Georgia Bulletin

The Newspaper of the Catholic Archdiocese of Atlanta

Hearts longing for God: praying outside the chapel 

By WILLIAM FREIDANK, Special to the Bulletin  | Published June 10, 2022

Have you ever had your heart broken? The sentiments from a broken relationship are too often seen superficially, in novels or over the airwaves. Others dismiss them as an inevitable “syndrome” in need of healing. All miss the significance behind the reality—to be heartbroken is not a tragedy of nature, nor a thing to be romanticized. Rather, in it we find a lesson which reveals man’s heart and purpose to himself.  

William Freidank

The natural desire of man and woman for each other has been instilled in our hearts from the beginning, before sin even entered creation, because for a man and a woman to give fully unto each other is an immense gift, one that incarnates a profound mystery. As a man longs for his future spouse, thinking earnestly of her day and night, so does our Lord pursue the souls of his children, longing deeply for our friendship.  

Every love story is a living testimony of his great exclamation from the cross, “I thirst!” Every broken heart preaches his pierced heart, pouring out divine love, even upon the ignorant and unfaithful. Every couple kneeling before the altar of God imitates the only perfect gift of self that was ever made, that between the Virgin Mother and her creator, between Christ and his beloved church. 

Receiving such profound insight into the depths of God’s love for us, how can we not but desire to sit often at our Lord’s feet and gaze upon him? Martha’s words to her sister echo in our heart: “The Master is here and is calling for you” (Jn 11:28). But even for us, to whom our Lord has gifted such awareness, and to which we respond even with hours of prayer, how shall we prolong our conversation with God so that the good portion “not be taken” from us? 

Consider the central dispositions that make a prayer beautiful in the sight of God: gratitude, humility, repentance, confidence and love. In our desire to converse with God always, we must make them more than passing sensations. For people of prayer, they define character.  

We should thank our Lord frequently, for being free to receive his sacraments in a world opposed to them, to have work, health, to have community, to recognize beauty and to have insight into his hand in our concrete life. We should ask for his assistance each morning, for ourselves and those we know personally. We should ask for his gentle correction so that we may know ourselves. Fear of the future or the past are a distrust of his providence; we must live the present fully. We cannot dwell on the failings or blessings of others in a lack of humility, but rather admire virtue where we find it and open our hearts to the Father’s grace.  

In imitation of his generous love, we may forego some comfort that another may enjoy it instead. For example, inconspicuously take the least comfortable chair or unexpectedly bring something to share at a gathering with others. Remain open and sensitive to these dispositions is to persist in the presence of God—to walk with Christ. 
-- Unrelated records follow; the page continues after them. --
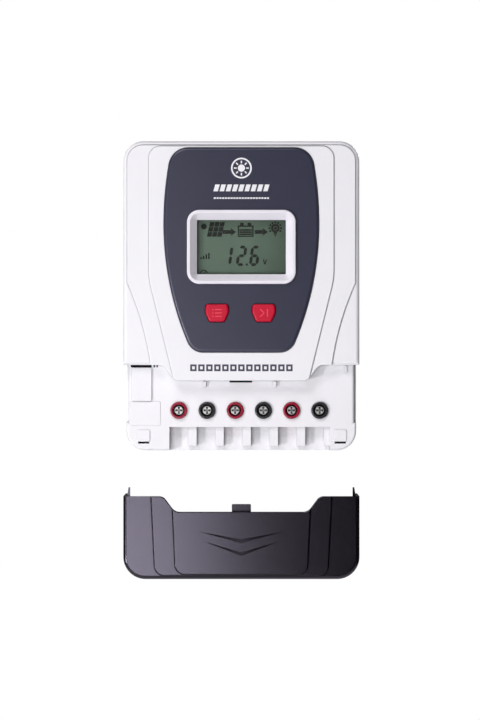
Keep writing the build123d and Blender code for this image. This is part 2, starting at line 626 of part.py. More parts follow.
def make_terminal_cover():
    """Black cover: terraced front, skirt, side walls, tab, prongs and snap noses."""
    outline = cover_outline()
    plate = slab(outline, COVER_SKIRT, OUTER_TERRACE)
    rim = edges_at(plate, OUTER_TERRACE)
    low_rim = rim.filter_by(lambda edge: edge.center().Z < -44)
    plate = fillet(low_rim, FRONT_ROUND)
    middle_outline = cover_terrace(45.3, 43.3, COVER_BOTTOM + 1.9)
    inner_outline = cover_terrace(34.9, 33.0, COVER_BOTTOM + 2.5)
    middle = slab(middle_outline & outline, COVER_INSIDE, MIDDLE_TERRACE)
    middle = fillet(edges_at(middle, MIDDLE_TERRACE), TERRACE_ROUND)
    inner = slab(inner_outline & outline, COVER_INSIDE, INNER_TERRACE)
    inner = fillet(edges_at(inner, INNER_TERRACE), TERRACE_ROUND)
    plate -= foot_groove(middle_outline, OUTER_TERRACE)
    cover = plate + middle - foot_groove(inner_outline, MIDDLE_TERRACE) + inner

    hollow = upright_outline(
        COVER_HALF - COVER_WALL, 1, COVER_BOTTOM + COVER_WALL, 1.0, COVER_CORNER - COVER_WALL)
    cover -= slab(hollow, COVER_SKIRT - 1, COVER_INSIDE)
    for side in (-1, 1):
        edges = sorted((side * (COVER_HALF - COVER_WALL), side * COVER_HALF))
        wall_top = SIDE_EDGE - COVER_GAP
        cover += block(edges[0], edges[1], COVER_SIDE_LOW, wall_top, COVER_SIDE_BACK, COVER_INSIDE)
        cover += prong(side)
        nose_edges = sorted((side * 47.3, side * 51.3))
        cover += block(nose_edges[0], nose_edges[1], -72.6, -71.2, COVER_SKIRT + 0.2, COVER_INSIDE + 0.2)

    # Centre tab that slips behind the lower edge of the case
    tab_low = MIDDLE_EDGE - COVER_GAP - 2
    tab = block(-TAB_HALF, TAB_HALF, tab_low, MIDDLE_EDGE - COVER_GAP + TAB_HEIGHT, TAB_BACK, TAB_FRONT)
    cover += fillet(tab.edges().filter_by(Axis.Y).group_by(Axis.Z)[-1], 0.6)
    cover += block(-TAB_HALF, TAB_HALF, tab_low, tab_low + 1.6, TAB_BACK, COVER_INSIDE + 0.2)

    marks = chevron(21.8, -52.4, -56.4, -58.2) + chevron(19.5, -57.2, -62.9, -64.6)
    cover -= slab(marks, INNER_TERRACE - 1.1, INNER_TERRACE + 1)
    return Pos(0, 0, -COVER_DROP) * cover


def prong(side):
    """Wedge at an upper corner of the cover: upright inner side, slanted outer side."""
    root = SIDE_EDGE - COVER_GAP - 0.6
    tip = SIDE_EDGE - COVER_GAP + PRONG_HEIGHT
    inner = PRONG_INNER
    points = [(inner, root), (inner + 1.6, root), (inner + 0.8, tip), (inner, tip)]
    profile = make_face(Polyline([(side * x, z) for x, z in points], close=True))
    wedge = slab(profile, COVER_SKIRT + 0.2, 38.2)
    edges = sorted((side * PRONG_INNER, side * (COVER_HALF - 0.5)))
    return wedge + block(edges[0], edges[1], root, root + 0.55, COVER_SKIRT + 0.2, COVER_INSIDE + 0.2)


# ---------------------------------------------------------------- electronics
def make_heat_sink():
    """Finned aluminium plate: the fins look out through the window in the back wall."""
    sink = slab(rounded(SINK_SIZE, 2.0, SINK_Z), SINK_FACE - SINK_PLATE, SINK_FACE)
    sink -= rods(SINK_SCREW_SPOTS, 1.7, SINK_FACE - SINK_PLATE - 1, SINK_FACE + 1)
    sink -= rods(BAR_SCREW_SPOTS, 1.55, SINK_FACE - SINK_PLATE - 1, SINK_FACE + 1)
    spacing = (FIN_FIELD[0] - FIN_THICKNESS) / (FINS - 1)
    low = SINK_Z - FIN_FIELD[1] / 2
    high = SINK_Z + FIN_FIELD[1] / 2
    for number in range(FINS):
        left = -FIN_FIELD[0] / 2 + number * spacing
        sink += block(left, left + FIN_THICKNESS, low, high, FIN_BACK, SINK_FACE - SINK_PLATE + 0.2)
    return sink


def make_main_board():
    """Power board on its four posts."""
    middle = (MAIN_LOW + MAIN_HIGH) / 2
    board = slab(rounded((2 * MAIN_HALF, MAIN_HIGH - MAIN_LOW), 2.0, middle), MAIN_BOARD, MAIN_FRONT)
    board -= rods(BAR_SCREW_SPOTS, 3.2, MAIN_BOARD - 1, MAIN_FRONT + 1)
    return board - rods(BOARD_SCREW_SPOTS, 1.6, MAIN_BOARD - 1, MAIN_FRONT + 1)


def make_mosfets():
    """Row of power transistors lying flat against the heat sink."""
    back = SINK_FACE + 0.37
    devices = Part()
    for number in range(MOSFETS):
        x = (number - (MOSFETS - 1) / 2) * MOSFET_PITCH
        body = block(x - 5, x + 5, MOSFET_Z - 4.5, MOSFET_Z + 4.5, back, back + 4.4)
        tab = block(x - 5, x + 5, MOSFET_Z + 4.4, MOSFET_Z + 10.8, back, back + 1.3)
        tab -= rod((x, MOSFET_Z + 7.8), 1.8, back - 1, back + 2)
        device = body + tab
        for leg in (-1, 0, 1):
            leg_x = x + leg * 2.54
            device += block(leg_x - 0.4, leg_x + 0.4, MOSFET_Z - 8, MOSFET_Z - 4.4, 13.5, 14.1)
            device += block(leg_x - 0.4, leg_x + 0.4, MOSFET_Z - 8, MOSFET_Z - 7.4, 13.5, MAIN_BOARD - 0.05)
        devices += device
    return devices


def make_choke():
    """Wound ring lying on the main board."""
    ring = rod((-20, -33), 12.5, MAIN_FRONT + 0.3, MAIN_FRONT + 9.5)
    ring -= rod((-20, -33), 6.0, MAIN_FRONT, MAIN_FRONT + 11)
    return fillet(ring.edges(), 2.0)


def make_capacitors():
    """Upright round capacitors along the top of the main board."""
    cans = Part()
    for x in (-20.0, 0.0, 20.0):
        can = rod((x, 57.0), 6.3, MAIN_FRONT + 0.05, 36.0)
        cans += fillet(edges_at(can, 36.0), 0.8)
    return cans


def make_control_chips():
    """Control chips on the front of the main board."""
    chips = Part()
    for x, z, width, height in ((18, 6, 10, 10), (-14, 18, 6, 5), (2, -6, 5, 4)):
        low = z - height / 2
        chips += block(x - width / 2, x + width / 2, low, low + height, MAIN_FRONT + 0.02, 21.6)
    return chips


def make_current_shunts():
    """Two bridge-shaped measuring resistors on the main board."""
    shunts = Part()
    for x in (14.0, 26.0):
        bridge = block(x - 4, x + 4, -36.5, -33.5, MAIN_FRONT + 0.02, 25)
        shunts += bridge - block(x - 3.2, x + 3.2, -37, -33, MAIN_FRONT, 24.2)
    return shunts


def pan_screws(spots, shank_radius, head_radius, shank_end, head_start, head_end):
    """Identical screws along the depth direction, drawn without thread."""
    screws = Part()
    shank_near = min(shank_end, head_start)
    shank_far = max(shank_end, head_start)
    for spot in spots:
        shank = rod(spot, shank_radius, shank_near, shank_far)
        head = rod(spot, head_radius, min(head_start, head_end), max(head_start, head_end))
        head = fillet(edges_at(head, head_end), 0.5)
        cross = Pos(*spot) * (Rectangle(head_radius * 1.2, 0.7) + Rectangle(0.7, head_radius * 1.2))
        recess = sorted((head_end, head_end + (head_start - head_end) * 0.5))
        outside = 1 if head_end > head_start else -1
        recess[1 if outside > 0 else 0] += outside
        screws += shank + head - slab(cross, recess[0], recess[1])
    return screws


# ---------------------------------------------------------------- write the parts
def make_all():
    """Every node of the controller, by name."""
    parts = {
        "base_tray": make_base_tray(),
        "front_case": make_front_case(),
        "front_panel": make_front_panel(),
        "terminal_deck": make_terminal_deck(),
        "terminal_cover": make_terminal_cover(),
        "lcd_bezel": make_lcd_bezel(),
        "key_switches": make_switches(),
        "heat_sink": make_heat_sink(),
        "main_board": make_main_board(),
        "mosfets": make_mosfets(),
        "choke": make_choke(),
        "capacitors": make_capacitors(),
        "control_chips": make_control_chips(),
        "current_shunts": make_current_shunts(),
        "current_bars": make_current_bars(),
        "thermal_pad": block(-36, 36, 24, 41, SINK_FACE + 0.02, SINK_FACE + 0.35),
        "mosfet_clamp": slab(rounded((84, 7), 1.0, MOSFET_Z), 15.8, 17.0)
        - rods(BAR_SCREW_SPOTS, 1.7, 15, 18),
        "board_link": block(-29.5, -27, -8, 12, MAIN_FRONT + 0.02, DISPLAY_BOARD - 0.02),
        "case_screws": pan_screws(CASE_SCREW_SPOTS, 1.5, 2.9, 24, 6.98, 5.0),
        "deck_screws": pan_screws(DECK_SCREW_SPOTS, 1.5, 2.9, 24, 6.98, 5.0),
        "board_screws": pan_screws(BOARD_SCREW_SPOTS, 1.25, 2.6, 9, MAIN_FRONT + 0.02, 21.8),
        "heat_sink_screws": pan_screws(SINK_SCREW_SPOTS, 1.4, 2.6, 4, SINK_FACE + 0.02, 12.8),
        "display_screws": pan_screws(DISPLAY_SCREW_SPOTS, 1.0, 2.0, 37, DISPLAY_BOARD - 0.02, 29.3),
        "clamp_bar_screws": pan_screws(BAR_SCREW_SPOTS, 1.5, 2.7, 8.2, 17.02, 18.8),
    }
    window, glass, backlight, pins, board = make_display()
    parts["lcd_window"] = window
    parts["lcd_glass"] = glass
    parts["lcd_backlight"] = backlight
    parts["lcd_pins"] = pins
    parts["display_board"] = board
    for name, side in (("left", -1), ("right", 1)):
        parts["button_" + name] = make_button(side)
        parts["switch_plunger_" + name] = make_plunger(side)
    for number in range(TERMINALS):
        x = terminal_x(number)
        parts[f"terminal_housing_{number + 1}"] = make_terminal_housing(x)
        parts[f"clamp_cage_{number + 1}"] = make_clamp_cage(x)
        parts[f"clamp_screw_{number + 1}"] = make_clamp_screw(x)
    return parts


os.makedirs("parts", exist_ok=True)
for node, shape in make_all().items():
    export_step(shape, f"parts/{node}.step")
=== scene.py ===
import json
from math import cos, pi, radians, sin

import bmesh
import bpy
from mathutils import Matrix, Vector


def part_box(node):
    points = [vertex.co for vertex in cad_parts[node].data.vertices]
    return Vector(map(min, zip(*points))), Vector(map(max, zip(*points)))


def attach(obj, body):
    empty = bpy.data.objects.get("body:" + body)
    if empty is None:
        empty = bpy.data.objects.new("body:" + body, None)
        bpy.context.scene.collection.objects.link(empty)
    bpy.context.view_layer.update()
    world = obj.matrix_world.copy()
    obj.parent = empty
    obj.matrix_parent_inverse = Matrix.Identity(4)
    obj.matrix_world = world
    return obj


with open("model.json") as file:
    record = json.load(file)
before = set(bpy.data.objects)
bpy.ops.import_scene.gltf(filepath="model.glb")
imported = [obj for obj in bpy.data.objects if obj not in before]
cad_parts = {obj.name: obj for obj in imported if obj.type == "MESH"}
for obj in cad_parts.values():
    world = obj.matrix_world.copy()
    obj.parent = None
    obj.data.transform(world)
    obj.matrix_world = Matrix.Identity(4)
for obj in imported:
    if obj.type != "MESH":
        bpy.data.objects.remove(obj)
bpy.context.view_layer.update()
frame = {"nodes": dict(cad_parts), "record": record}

# Solar charge controller: looks, printed marks, display symbols, light and camera.
# The frame's axes: +X right, +Z up, -Y out of the wall. Blender units are metres.

MM = 0.001
NODES = frame["nodes"]


def front_of(node):
    """Depth in metres of a node's frontmost face, measured out from the wall."""
    return -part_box(node)[0][1]


def centre_of(node):
    """Centre of a node's box."""
    low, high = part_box(node)
    return (Vector(low) + Vector(high)) / 2


# ---------------------------------------------------------------- materials
def new_material(name):
    """Empty node material with a Principled shader and object coordinates."""
    material = bpy.data.materials.new(name)
    material.use_nodes = True
    tree = material.node_tree
    shader = tree.nodes["Principled BSDF"]
    place = tree.nodes.new("ShaderNodeTexCoord")
    return material, tree, shader, place.outputs["Object"]


def noise(tree, place, scale, detail=3.0, roughness=0.5):
    """Noise texture in object space; scale is in cycles per metre."""
    node = tree.nodes.new("ShaderNodeTexNoise")
    node.inputs["Scale"].default_value = scale
    node.inputs["Detail"].default_value = detail
    node.inputs["Roughness"].default_value = roughness
    tree.links.new(place, node.inputs["Vector"])
    return node.outputs["Fac"]


def spread(tree, value, low, high, start=0.3, end=0.7):
    """Maps a texture value onto a range."""
    node = tree.nodes.new("ShaderNodeMapRange")
    node.inputs["From Min"].default_value = start
    node.inputs["From Max"].default_value = end
    node.inputs["To Min"].default_value = low
    node.inputs["To Max"].default_value = high
    tree.links.new(value, node.inputs["Value"])
    return node.outputs["Result"]


def blend_colours(tree, value, first, second):
    """Colour ramp between two colours."""
    node = tree.nodes.new("ShaderNodeValToRGB")
    node.color_ramp.elements[0].position = 0.35
    node.color_ramp.elements[1].position = 0.65
    node.color_ramp.elements[0].color = (*first, 1.0)
    node.color_ramp.elements[1].color = (*second, 1.0)
    tree.links.new(value, node.inputs["Fac"])
    return node.outputs["Color"]


def bump(tree, shader, value, strength, distance):
    """Bump from a texture value; distance is in metres."""
    node = tree.nodes.new("ShaderNodeBump")
    node.inputs["Strength"].default_value = strength
    node.inputs["Distance"].default_value = distance
    tree.links.new(value, node.inputs["Height"])
    tree.links.new(node.outputs["Normal"], shader.inputs["Normal"])


def painted_corner_shade(tree, reach, lowest, highest):
    """Painted shade: a value that falls from highest to lowest in grooves and inside corners, where shade
    would fall; reach is in metres.
    """
    sense = tree.nodes.new("ShaderNodeAmbientOcclusion")
    sense.inputs["Distance"].default_value = reach
    sense.samples = 8
    return spread(tree, sense.outputs["AO"], lowest, highest, 0.35, 0.95)


def dimmed(tree, colour, factor):
    """A colour multiplied by a value."""
    product = tree.nodes.new("ShaderNodeVectorMath")
    product.operation = "SCALE"
    tree.links.new(colour, product.inputs[0])
    tree.links.new(factor, product.inputs["Scale"])
    return product.outputs["Vector"]


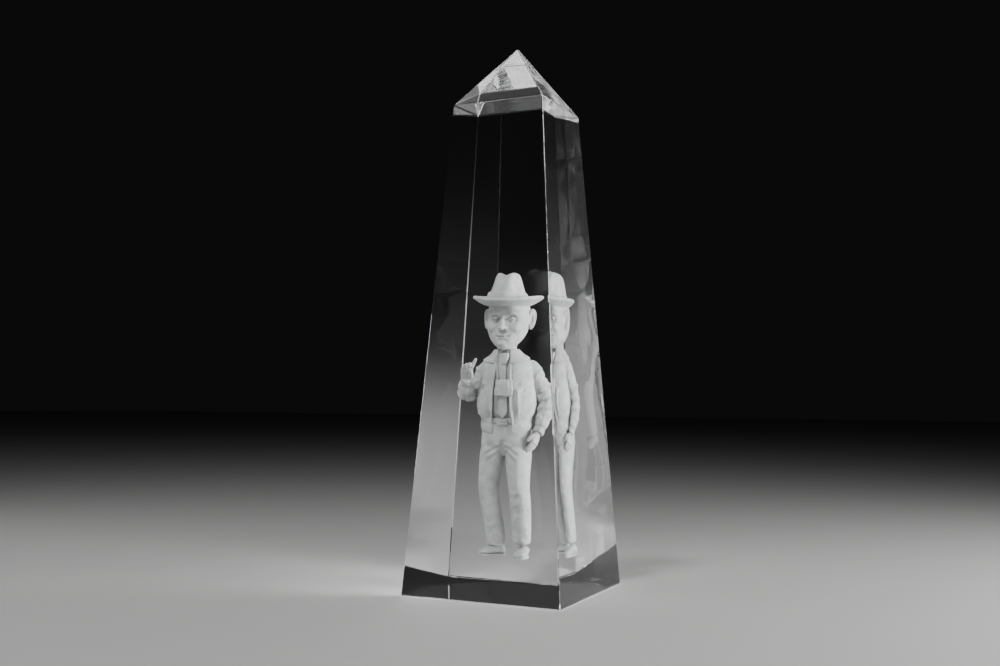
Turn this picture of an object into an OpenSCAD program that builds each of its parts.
// Crystal award: a four-sided obelisk of optical glass with a standing figure engraved inside it.
// Millimetres. The origin is the middle of the underside, +Z is up, and the figure faces -Y.
// The glass is solid right through. The engraved pieces are frosted marks inside it, so they share its
// space, and they meet each other face to face.

/* [Crystal block] */
// Width of the square base
base_w = 75; // [66:1:100]
// Width of the square shoulder under the pointed cap
shoulder_w = 44; // [40:1:60]
// Height of the tapered shaft
shaft_h = 220; // [180:1:300]
// Height of the pointed cap
cap_h = 30; // [15:1:60]
// Width of the polished bevel along the edges
edge_bevel = 0.5; // [0.2:0.1:1.5]

/* [Place of the figure] */
// Height of the soles above the underside of the block
sole_z = 16; // [8:1:40]
// Sideways place of the figure
figure_x = 1; // [-3:0.5:3]
// Front-to-back place of the figure
figure_y = 0; // [-3:0.5:3]

/* [Hat] */
// Diameter of the brim
brim_d = 34.5; // [30:0.5:42]
// Thickness of the brim
brim_t = 1.6; // [1:0.1:3]
// How far the sides of the brim curl up
brim_curl = 2.8; // [0.5:0.1:5]
// Width of the crown where it meets the brim
crown_w = 20; // [17:0.5:24]
// Width of the crown at its top
crown_top_w = 13; // [9:0.5:16]
// Front-to-back length of the crown at the brim
crown_l = 23; // [18:0.5:28]
// Height of the crown above the brim
crown_h = 13.4; // [10:0.1:17]
// Depth of the crease along the top of the crown
crease_depth = 1.4; // [0.4:0.1:3]
// Height of the hat band
band_h = 3.4; // [2:0.1:5]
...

 We are considering here more than practical advice on the Christian life. Recall how, at our baptism, we were anointed with oil blessed by our bishop to signify our indelible sharing in Christ’s priesthood. What does this mean? We have become “living stones” to be “built into a spiritual house, to offer spiritual sacrifices acceptable to God through Jesus Christ” (1 Pt 2:5). We belong “no longer to ourselves but to Him,” belonging no less than to his same sacerdotal vocation.  

A man who prays always makes of his day an altar for God, and he is an altar server in the midst of the world. To be men and women of conversation with God is both a privilege and a responsibility to our royal priesthood. May we renew our commitment in memory of this Pentecost, when Christ speaks to us, “Receive the Holy Spirit.” 

How can we gauge our progress in this great venture, even challenge, to be people of unending prayer? At the sunset of our day, we will come to proclaim with greater spontaneity the same words of Simeon: “Now, Master, you may let your servant go in peace, according to your word, for my eyes have seen your salvation, which you prepared in the sight of all the peoples.” (Lk 2:29-31)  

Lord, I have seen you in my work and study, I have encountered you in my brothers and sisters, I have conversed with you in the Eucharist, and I have received you in my soul. Truly, God is with me!